In response, House Bill 69 proposes a targeted fix by “inflation proofing” education funding. It aims to raise the Base Student Allocation by $1,808 per student—spread over three years.

If you review the bill, you will notice there are no fiscal notes as of this date. Why? Because the bill is an exercise in mathematical gymnastics designed by the public education union to mislead the public and enrich special interests.

Based on the language of HB 69, I estimate a fiscal note for this bill over a 10-year period adds a total cumulative additional cost of about $3.9 billion to education funding. 

This fiscal note reflects the additional state funding required to implement the amendments to AS 14.17.470 under HB, accounting for both the specified fixed increases and the ongoing impact of a 3% annual inflation adjustment. The note assumes a constant student population of 130,000 and does not factor in potential enrollment changes or other economic fluctuations over the period.

While HB 69 attempts to address the fake funding shortfalls—by increasing the BSA and linking it to inflation—the underlying debate is far from resolved. The sponsor’s broad constitutional claim and urgent funding rhetoric mask a more limited mandate: the Constitution guarantees a public school system for children, not an all-encompassing guarantee for every young adult. 

Even with these funding increases, the systemic issues—reflected in poor performance outcomes and spiraling per-student costs—remain deeply entrenched. Ultimately, it raises critical questions about whether simply pumping more money into a flawed system can genuinely improve educational outcomes in a state already burdened by inefficiency and high costs.
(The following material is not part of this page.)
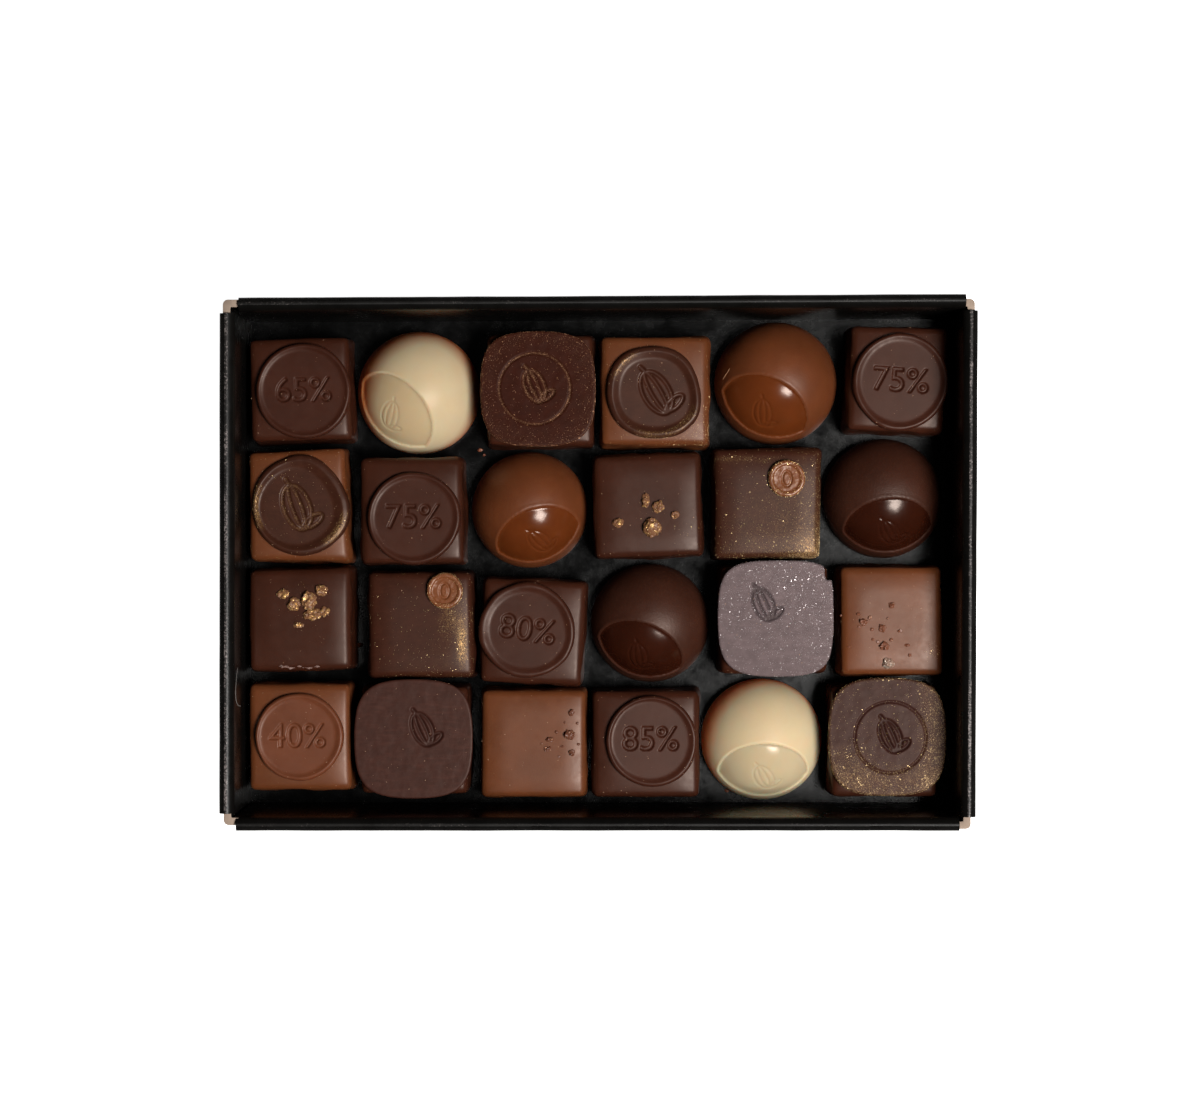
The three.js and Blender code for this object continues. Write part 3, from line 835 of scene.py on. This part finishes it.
# %% Model the buttons
BUTTON_VOXEL = 0.14 * MM
BUTTON_DISH = 0.35 * MM
LOOP_SIZE = (2.2 * MM, 3.6 * MM, 1)


def button(place):
    low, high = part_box("button_" + place)
    middle = (low + high) / 2
    radius = (high.x - low.x) / 2 - 0.05 * MM
    nothing_selected()
    bpy.ops.mesh.primitive_cylinder_add(vertices=64, radius=radius, depth=high.z - low.z, location=middle)
    piece = settle(named("button_cast_" + place))
    with editing(piece, "FACE") as mesh:
        choose(mesh, mesh.faces, lambda at, face: face.normal.z > 0.9)
        bpy.ops.mesh.inset(thickness=0.9 * MM)
        bpy.ops.mesh.inset(thickness=0.4 * MM)
        bpy.ops.transform.translate(value=(0, 0, -BUTTON_DISH))
        bpy.ops.mesh.select_mode(type="EDGE")
        choose(mesh, mesh.edges,
               lambda at, edge: at.z > high.z - TOUCH and (at.xy - middle.xy).length > radius * 0.95)
        bpy.ops.mesh.bevel(offset=0.55 * MM, segments=4, profile=0.5)
    modify(piece, "REMESH", mode="VOXEL", voxel_size=BUTTON_VOXEL)
    modify(piece, "DISPLACE", texture=fine_swell, texture_coords="LOCAL", strength=0.3 * MM, mid_level=0.5)
    modify(piece, "SMOOTH", factor=0.5, iterations=3)
    return piece, Vector((middle.x, middle.y, high.z - BUTTON_DISH))


button_finish = chocolate("button_milk", linear(108, 62, 36), 0.3, 0.15, 0.8, shine=0.5)
for place in ("2_5", "3_2"):
    piece, face = button(place)
    nothing_selected()
    bpy.ops.mesh.primitive_circle_add(vertices=48, radius=0.5, location=face)
    loop = bpy.context.active_object
    loop.scale = LOOP_SIZE
    sink(piece, settle(loop), 0.35, 0.12, 0.42, "EDGE")
    smooth(piece)
    finished(piece, button_finish, "milk_chocolate", "button_" + place)

# %% [markdown]
# ## The tray
# The tray is black card folded over on itself. Its walls end in a low ridge, and the fold along the ridge
# is rubbed pale. The folded tops stop short of the corners, where the bare tan board shows. Each wall
# starts as a cube with its top edge moved up into a ridge, cut into many lengths so that the ridge can
# waver, and bevelled where hands wear it.

# %% Card finishes
def card(name, base, rough, worn=None, cover=0.0, shine=0.15, patchy=0.25):
    """Coated card. Worn is the colour that rubbing shows, over a share of the face."""
    made = Recipe(name)
    fibres = made.noise(0.5, 6, 0.7)
    tone = made.blend(made.ramp(made.noise(7, 5, 0.65), 0.3, 0.7), colour(base, 0.75), colour(base, 1.35))
    if worn:
        long_run = made.ramp(made.noise(12, 3), 0.35, 0.65, -0.08, 0.08)
        rubbed = made.math("ADD", made.math("ADD", made.noise(0.45, 4, 0.7), long_run), cover - 0.5)
        tone = made.blend(made.ramp(rubbed, 0.42, 0.6), tone, colour(worn))
    grainy = made.bump(fibres, 0.02)
    roughness = made.ramp(made.noise(5.0, 6, 0.7), 0.32, 0.68, rough * (1 - patchy), rough * (1 + patchy))
    return made.set(Base_Color=tone, Roughness=roughness, Normal=grainy, Specular_IOR_Level=shine)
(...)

Thomas Sowell writes in “Charter Schools and Their Enemies”:

“Of course it takes money to run a school. But the great emphasis on money differences as an explanation—or excuse—for differences in educational outcomes ignores the plain fact that the most fundamental things are among the least expensive to teach. Mathematics has been taught for centuries, requiring nothing more expensive than a book, pencil and paper for students, and chalk and a blackboard for teachers. Many “innovative” and “exciting” new gimmicks on tangential projects in schools are likely to be far more expensive. Nevertheless, it remains a common defense of substandard educational outcomes in the traditional unionized public schools to claim that money is the reason—that the schools have ‘inadequate funding’”

The last sentence of their sponsor statement, “Increasing Alaska’s Base Student Allocation and indexing it to inflation will ensure Alaska’s public schools have the resources needed to educate children, so they have the knowledge and skills to succeed in life.”.
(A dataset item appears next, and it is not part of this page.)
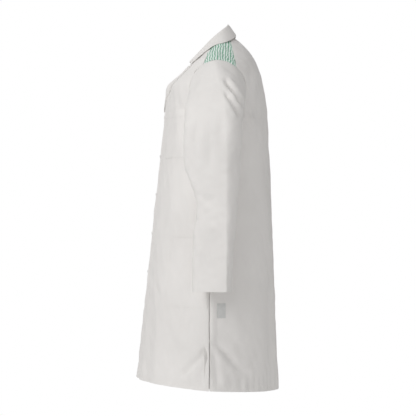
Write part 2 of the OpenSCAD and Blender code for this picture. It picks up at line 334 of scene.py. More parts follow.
def ramp(tree, factor, stops):
    node = addNode(tree, "ShaderNodeValToRGB", None, {"Fac": factor})
    elements = node.color_ramp.elements
    while len(elements) < len(stops):
        elements.new(0.5)
    for element, (place, colour) in zip(elements, stops):
        element.position = place
        element.color = linear(colour)
    return node.outputs["Color"]


def roughen(tree, shader, height, strength, distance, base=None):   # a bump, on top of another one
    links = {"Height": height} if base is None else {"Height": height, "Normal": base}
    node = addNode(tree, "ShaderNodeBump", {"Strength": strength, "Distance": distance}, links)
    tree.links.new(node.outputs["Normal"], shader.inputs["Normal"])
    return node.outputs["Normal"]


def blotches(tree, shader, place, scale, detail, stops):   # a soft change between two tones
    noise = addNode(tree, "ShaderNodeTexNoise", {"Scale": scale, "Detail": detail}, {"Vector": place})
    tree.links.new(ramp(tree, noise.outputs["Fac"], stops), shader.inputs["Base Color"])
    return noise.outputs["Fac"]


weave = {"pitch": 0.0016, "depth": 0.00022, "crease": 0.0011, "creaseScale": 26.0}
# real twill lines lie 0.5 mm apart; they are drawn three times as coarse so that they show


def wovenCloth(name, colour, shade, roughness=0.88, depth=1.0):
    # poly-cotton twill: matt, with fine diagonal lines whose grooves carry painted shade, and a soft bloom
    # at grazing angles
    material, tree, shader = newMaterial(name, {
        "Roughness": roughness, "Specular IOR Level": 0.25, "Sheen Weight": 0.12, "Sheen Roughness": 0.5})
    place = addNode(tree, "ShaderNodeUVMap", {"uv_map": "cloth"}).outputs["UV"]
    body = addNode(tree, "ShaderNodeTexCoord").outputs["Object"]
    twill = addNode(tree, "ShaderNodeTexWave",
                    {"bands_direction": "DIAGONAL", "Scale": 0.6283 / (weave["pitch"] * 1.414),
                     "Distortion": 0.6, "Detail": 1.0, "Detail Scale": 2.0}, {"Vector": place})
    slub = addNode(tree, "ShaderNodeTexNoise", {"Scale": 900.0, "Detail": 2.0}, {"Vector": place})
    crush = addNode(tree, "ShaderNodeTexNoise",
                    {"Scale": weave["creaseScale"], "Detail": 4.0, "Roughness": 0.45, "Distortion": 0.8},
                    {"Vector": body})
    patches = addNode(tree, "ShaderNodeTexNoise", {"Scale": 7.0, "Detail": 3.0}, {"Vector": body})
    wash = ramp(tree, patches.outputs["Fac"], [(0.35, shade), (0.65, colour)])
    # painted shade: where the twill wave is low, in the grooves that the bump sinks, the colour is darker
    lines = ramp(tree, twill.outputs["Fac"], [(0.0, "#F2F2F2"), (1.0, "#FFFFFF")])
    toneWithGrooveShade = addNode(tree, "ShaderNodeMix", {"data_type": "RGBA", "blend_type": "MULTIPLY", 0: 1.0},
                   {6: wash, 7: lines})
    tree.links.new(toneWithGrooveShade.outputs[2], shader.inputs["Base Color"])
    threads = addNode(tree, "ShaderNodeMath", {"operation": "ADD"},
                      {0: twill.outputs["Fac"], 1: slub.outputs["Fac"]})
    creased = roughen(tree, shader, crush.outputs["Fac"], 0.55 * depth, weave["crease"])
    roughen(tree, shader, threads.outputs["Value"], 0.5, weave["depth"], creased)
    return material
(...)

This last sentence is nothing short of a tragic betrayal of public trust. It deceptively promises that simply providing more resources will miraculously endow our children with the skills needed for success, all while avoiding the hard truth that increasing the Base Student Allocation does not translate to improved educational performance. By presenting proper funding as a magic solution, it misleads the public into believing that more money alone will fix our broken system, thereby obscuring the critical need for genuine reforms and effective management.
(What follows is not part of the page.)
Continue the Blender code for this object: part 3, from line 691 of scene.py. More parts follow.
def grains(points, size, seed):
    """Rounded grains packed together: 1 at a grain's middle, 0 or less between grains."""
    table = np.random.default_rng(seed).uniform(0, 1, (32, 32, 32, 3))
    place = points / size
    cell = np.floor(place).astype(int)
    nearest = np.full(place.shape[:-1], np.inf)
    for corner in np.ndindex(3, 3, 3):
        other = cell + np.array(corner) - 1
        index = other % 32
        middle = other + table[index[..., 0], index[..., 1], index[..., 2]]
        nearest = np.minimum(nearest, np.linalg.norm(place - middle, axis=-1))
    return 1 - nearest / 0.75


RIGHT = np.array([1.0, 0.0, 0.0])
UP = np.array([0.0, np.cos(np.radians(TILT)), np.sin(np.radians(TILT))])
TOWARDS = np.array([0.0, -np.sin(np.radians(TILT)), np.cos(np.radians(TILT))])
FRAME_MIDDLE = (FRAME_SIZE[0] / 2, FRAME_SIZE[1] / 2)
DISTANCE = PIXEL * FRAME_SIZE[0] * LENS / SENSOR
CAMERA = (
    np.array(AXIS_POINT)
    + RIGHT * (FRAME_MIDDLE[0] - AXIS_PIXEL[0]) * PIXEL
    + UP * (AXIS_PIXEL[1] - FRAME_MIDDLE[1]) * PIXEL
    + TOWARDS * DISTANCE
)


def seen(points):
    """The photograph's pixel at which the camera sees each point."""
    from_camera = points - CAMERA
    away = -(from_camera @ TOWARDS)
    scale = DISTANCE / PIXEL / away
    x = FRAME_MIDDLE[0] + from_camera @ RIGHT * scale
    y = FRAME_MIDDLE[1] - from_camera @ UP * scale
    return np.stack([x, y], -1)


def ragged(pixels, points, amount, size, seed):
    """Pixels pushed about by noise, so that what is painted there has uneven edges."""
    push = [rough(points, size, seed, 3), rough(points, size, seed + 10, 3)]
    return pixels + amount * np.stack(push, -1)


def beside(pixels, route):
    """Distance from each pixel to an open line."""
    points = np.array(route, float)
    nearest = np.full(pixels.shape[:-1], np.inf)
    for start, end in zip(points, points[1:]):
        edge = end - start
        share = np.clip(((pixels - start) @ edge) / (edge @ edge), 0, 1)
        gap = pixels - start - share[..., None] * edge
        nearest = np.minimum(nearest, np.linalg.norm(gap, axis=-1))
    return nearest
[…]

If they were honest, they would instead be proposing legislation which puts education accountability at the district level requiring each district to maintain a superlative level of educational performance and outcome without the chains of power and control exercised by the state bureaucracy and its princelings, bought and paid-for politicians and their special interests.

Michael Tavoliero writes for Must Read Alaska.

6 COMMENTS

  1. “”By presenting proper funding as a magic solution, it misleads the public into believing that more money alone will fix our broken system, thereby obscuring the critical need for genuine reforms and effective management.”

    What an awesome statement. 2900 administrative employees to 2400 teachers in ASD. Why? Why $20k+ for each student? Where is the spending transparency? Why do students cost $13k each at local private schools but ASD is demanding more and more for dog shit scores?

  2. Total waste of taxpayer funds! The state could so totally use the funds in more critical places and projects! Shame on you tall! If those people in Juneau do not get it together we do have the funds now to replace them!

  3. It all seems pointless and silly.
    No one talks much about alternative methods of teaching.
    What we are doing now is obviously not working.
    And more money is not any guarantee of increased performance.
    What are the reasons for our poor performance?
    Society? Nutrition? Discipline? Bad teachers? Marxism? Daily Class Structure? Lack of Incentive?
    How do the best performing countries do it? Compare Sweden, Denmark, Japan, Korea, China?
    Students learn at different rates. My idea is that once a higher performing kid masters a subject they advance them into the next level (new teacher, new class) with a reward of some type. This will incentivize the lower performing kids to achieve.

  4. There is no question that the governor on down have decided their political futures and economic fortunes are more important than any constituent of any age.

  5. Teachers and administrators for the most part have their heads in the sand still expecting the annual beg for money to pull them out of poverty and loyalty to NEA is the only path. Incentivized pay and voucher style competition will motivate both teachers and kids. Those kids with deadbeat (THEY LIKE THE BABYSITTING SERVICE) non caring parents will be weeded/herded into the boarding type schools for behavioral and or low motivational compulsory minimum requirement bottom tier educational centers that will be necessary. More security and personnel will be required at these facilities. The voucher money will be spent to maintain order more than to pay teachers. It will be necessary. Those teachers that excel will be rewarded with pay and motivated colleagues and students and behind those students’ parents that support them and want this. It will be a filtering process but worth the struggle. This is where we are headed Anchorage, with the make-up of school board and assembly it may not appear possible currently, but this is where we will end up. I am pushing for it in my lifetime!!

  6. Isn’t a definition of insanity the doing the same thing over again but expecting a different outcome? It seems the educrats and their funded representatives in Juneau classically fit the definition. History, for how many years now as outcome has steadily declined despite lots of funding, proves more money yet again will not result in a different outcome. The money is really for the purpose of funding more power and control.